A century ago, socialites Dorothy Woodruff and Rosamond Underwood, bored by their "safe," affluent lives in Auburn, N.Y., left home to teach school in the wilds of northwestern Colorado. They lived in the Elkhead Mountains and rode to their teaching jobs on horseback, often in blinding blizzards. Their students walked, in tattered clothes and shoes tied together with string. In short, the two women experienced an adventure of a lifetime. In reconstructing their journey with troves of family letters, Wickenden (who is the granddaughter of Dorothy Woodruff) has created an exhilarating saga about two intrepid women who helped "win" the West.

"Autobiographical Writings," by Mark Twain (Penguin, $16)
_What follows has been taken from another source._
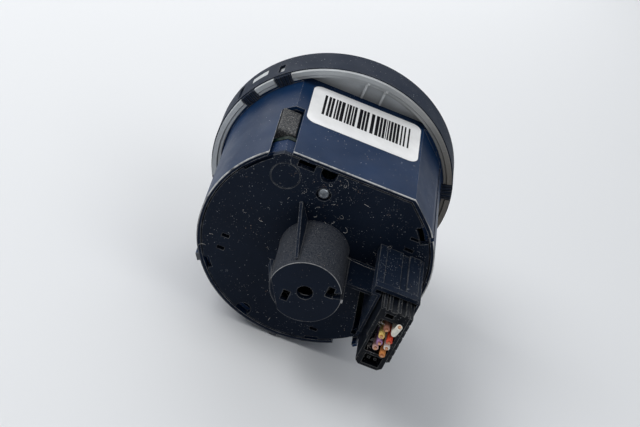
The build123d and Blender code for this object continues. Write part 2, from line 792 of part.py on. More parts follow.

More than 500 pages of deliciously self-reflective writing from the greatest American humorist. Like everything Mark Twain wrote, the pieces are funny, politically sharp and highly self-deprecating. This is must reading for all lovers of Twain, offering insightful and entertaining glimpses into the writer's life, particularly his early years. "Autobiographical Writings" will help readers better appreciate why, even a century after his death, Twain remains vital and appealing.

"Sound: A Novel," by T.M. Wolf (Faber & Faber, $18)

Wolf's innovative and engaging debut novel is the story of Cincy, who leaves grad school to live on the Jersey Shore. In the bars and along the boardwalk, Cincy romantically pursues a woman and is himself pursued by police with a mysterious agenda. "Sound" intersperses song lyrics with conversations. Cincy reflects that "the songs I caught ... looped and repeated finite bars. Every few seconds brought you back to the same beginning before rocketing you out in a new, unexpected direction." Wolf's prose crackles with its own kind of improvised musical structure.

Chuck Leddy is a book critic in Boston.